True, these were cases of mortgage, but in respect to an interest in the land of the debtor, what is the difference in Pennsylvania betwixt a mortgagee and a judgment-creditor?
The mortgagee has no estate in the land, any more than the judgment-creditor. Both have liens upon it, and no more than liens. This was expressly asserted in Asay v. Hoover, 5 Barr. 35, and has been substantially, if not expressly, affirmed in many cases. Rickert v. Madeira, 1 Rawle, 228; Edmonson v. Nichols, 10 Harris, 79; Wilson v. Shoenbcrger's Executors, 7 Casey, 299.
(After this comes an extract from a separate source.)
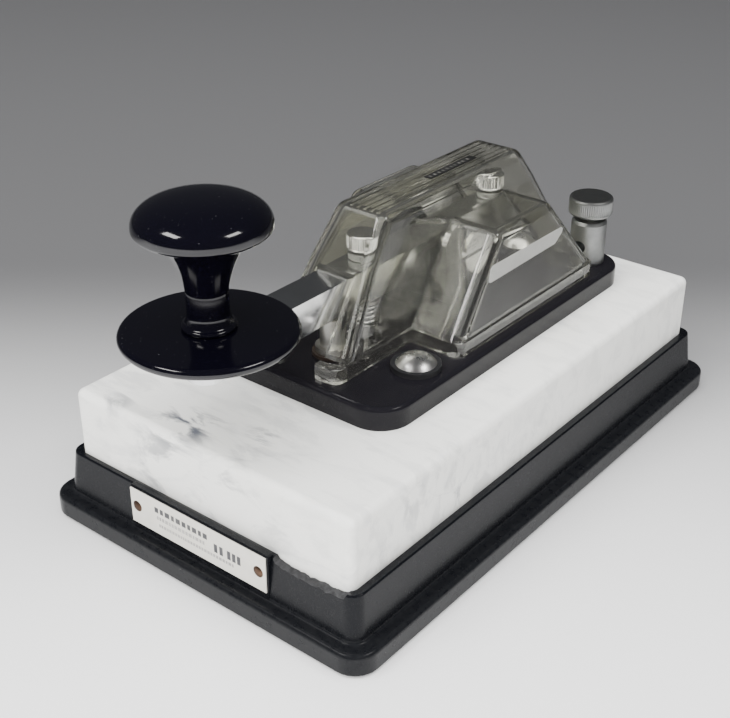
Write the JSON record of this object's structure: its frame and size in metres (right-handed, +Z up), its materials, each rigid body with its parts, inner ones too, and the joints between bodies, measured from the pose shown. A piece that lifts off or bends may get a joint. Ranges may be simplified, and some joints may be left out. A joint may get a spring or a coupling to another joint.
{
  "type": "telegraph key",
  "caption": "Straight telegraph key on a marble block in a moulded tray, with a round knob and skirt, a clear lift-off dust cover and screw terminals.",
  "frame": {"origin": "centre of the whole object's footprint, at the soles of the rubber feet", "axes": "+Z up; the lever lies along Y with the knob at -Y and the terminals at +Y; +X is to the operator's right when the knob faces the operator"},
  "size_m": [0.105, 0.1794, 0.0978],
  "materials": {
    "tray_black": "satin, dusty at the inside corners",
    "foot_rubber": "matt",
    "marble_white": "polished, soft grey veins",
    "plate_cream": "matt printed plate",
    "rivet_bronze": "tarnished",
    "sub_base_black": "semi-gloss moulding",
    "bolt_chrome": "polished",
    "washer_black": "matt fibre",
    "steel_plated": "zinc plated",
    "frame_black": "semi-gloss enamel",
    "bearing_steel": "ground",
    "lever_nickel": "satin nickel plate",
    "knob_black": "polished, faint navy tint",
    "contact_silver": "polished silver",
    "spring_steel": "bright",
    "strap_brass": "rolled",
    "terminal_nickel": "dull nickel plate",
    "insulator_brown": "fibre",
    "cover_clear": "clear moulded plastic, yellowed with age",
    "label_black": "embossed tape, plain marks"
  },
  "bodies": {
    "root": {"base_tray": "tray_black", "rubber_feet": "foot_rubber", "marble_block": "marble_white", "nameplate": "plate_cream", "nameplate_rivets": "rivet_bronze", "sub_base": "sub_base_black", "base_bolts": "bolt_chrome", "bolt_seat_washers": "washer_black", "base_bolt_washers": "steel_plated", "base_bolt_nuts": "steel_plated", "pivot_frame": "frame_black", "pivot_frame_screws": "steel_plated", "bearing_outer_rings": "bearing_steel", "bearing_caps": "terminal_nickel", "contact_insulator": "insulator_brown", "lower_contact": "terminal_nickel", "lower_contact_tip": "contact_silver", "contact_nut": "steel_plated", "spring_cup": "terminal_nickel", "return_spring": "spring_steel", "rear_stop": "terminal_nickel", "conductor_strap_left": "strap_brass", "conductor_strap_right": "strap_brass", "terminal_post_nuts": "steel_plated", "terminal_post_left": "terminal_nickel", "terminal_post_right": "terminal_nickel"},
    "lever": {"lever": "lever_nickel", "pivot_shaft": "bearing_steel", "pivot_spacers": "strap_brass", "bearing_inner_rings": "bearing_steel", "bearing_balls": "bearing_steel", "upper_contact": "contact_silver", "knob": "knob_black", "knob_skirt": "knob_black", "knob_stud": "steel_plated"},
    "tension_shank": {"tension_screw_shank": "lever_nickel", "spring_seat": "terminal_nickel"},
    "tension_head": {"tension_screw_head": "lever_nickel"},
    "tension_nut": {"tension_lock_nut": "lever_nickel"},
    "gap_shank": {"gap_screw_shank": "lever_nickel"},
    "gap_head": {"gap_screw_head": "lever_nickel"},
    "gap_nut": {"gap_lock_nut": "lever_nickel"},
    "clamp_shank_left": {"terminal_screw_shank_left": "terminal_nickel"},
    "clamp_head_left": {"terminal_screw_head_left": "terminal_nickel"},
    "clamp_shank_right": {"terminal_screw_shank_right": "terminal_nickel"},
    "clamp_head_right": {"terminal_screw_head_right": "terminal_nickel"},
    "cover": {"dust_cover": "cover_clear", "cover_label": "label_black"}
  },
  "joints": [
    {"name": "lever_rock", "type": "hinge", "parent": "root", "child": "lever", "pos_m": [0, 0.01625, 0.0592], "axis": [1, 0, 0], "range_deg": [0, 0.6], "stiffness_Nm_per_rad": 1.75, "springref_deg": -6.59, "deforming": ["return_spring"]},
    {"name": "tension_screw_travel", "type": "slide", "parent": "lever", "child": "tension_shank", "axis": [0, 0, 1], "range_m": [-0.0007, 0.0005], "deforming": ["return_spring"]},
    {"name": "tension_screw_turn", "type": "hinge", "parent": "tension_shank", "child": "tension_head", "pos_m": [0, -0.01495, 0.0712], "axis": [0, 0, 1], "range_deg": [-361, 258.14]},
    {"name": "gap_screw_travel", "type": "slide", "parent": "lever", "child": "gap_shank", "axis": [0, 0, 1], "range_m": [0, 0.0014]},
    {"name": "gap_screw_turn", "type": "hinge", "parent": "gap_shank", "child": "gap_head", "pos_m": [0, 0.04025, 0.0712], "axis": [0, 0, 1], "range_deg": [-1, 721]},
    {"name": "tension_nut_turn", "type": "hinge", "parent": "lever", "child": "tension_nut", "pos_m": [0, -0.01495, 0.0643], "axis": [0, 0, 1], "range_deg": [-90, 90]},
    {"name": "gap_nut_turn", "type": "hinge", "parent": "lever", "child": "gap_nut", "pos_m": [0, 0.04025, 0.0643], "axis": [0, 0, 1], "range_deg": [-90, 90]},
    {"name": "clamp_screw_left_travel", "type": "slide", "parent": "root", "child": "clamp_shank_left", "axis": [0, 0, 1], "range_m": [-0.0013, 0.0014]},
    {"name": "clamp_screw_left_turn", "type": "hinge", "parent": "clamp_shank_left", "child": "clamp_head_left", "pos_m": [-0.0213, 0.06245, 0.0627], "axis": [0, 0, 1], "range_deg": [-586, 631]},
    {"name": "clamp_screw_right_travel", "type": "slide", "parent": "root", "child": "clamp_shank_right", "axis": [0, 0, 1], "range_m": [-0.0013, 0.0014]},
    {"name": "clamp_screw_right_turn", "type": "hinge", "parent": "clamp_shank_right", "child": "clamp_head_right", "pos_m": [0.0213, 0.06245, 0.0627], "axis": [0, 0, 1], "range_deg": [-586, 631]},
    {"name": "cover_lift", "type": "slide", "parent": "root", "child": "cover", "axis": [0, 0, 1], "range_m": [0, 0.05]}
  ],
  "couplings": [
    {"joint": "tension_screw_turn", "follows": "tension_screw_travel", "rad_per_m": 8976},
    {"joint": "gap_screw_turn", "follows": "gap_screw_travel", "rad_per_m": 8976},
    {"joint": "clamp_screw_left_turn", "follows": "clamp_screw_left_travel", "rad_per_m": 7854},
    {"joint": "clamp_screw_right_turn", "follows": "clamp_screw_right_travel", "rad_per_m": 7854}
  ]
}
As to estate and interest, then, no substantial difference exists between these two classes of creditors; diversities that do exist, have reference to the extent and duration of the liens and the remedies for enforcing them. If a mortgagee have an interest in the mortgaged premises, which may be defrauded by a severance and sale of a fixture, so, we may conclude, has a judgment-creditor. The fraudulent character of the severance must be determined by the circumstances of each case. So long as the debtor uses his estate for its ordinary purposes, according to its nature, he cannot be impeached for fraudulent waste. As was said in Hoskin v. Woodward, he may sell, in the usual way, the " lumber, firewood, coal, ore, fruit, or grain," produced by his land, without violating the rights of lien-creditors. But as to the machinery, which is a constituent part of a mill or manufactory, to the purposes of which the building has been adapted, and without which it would cease to be such a mill or manufactory, the rule is different. To dismantle such an establishment on the eve of bankruptcy is to destroy its customary use and to defraud lien-creditors, whether by judgment or mortgage. Though not waste under our statute, it is so at common law, and, like other acts contrary to law, is restrainable in equity.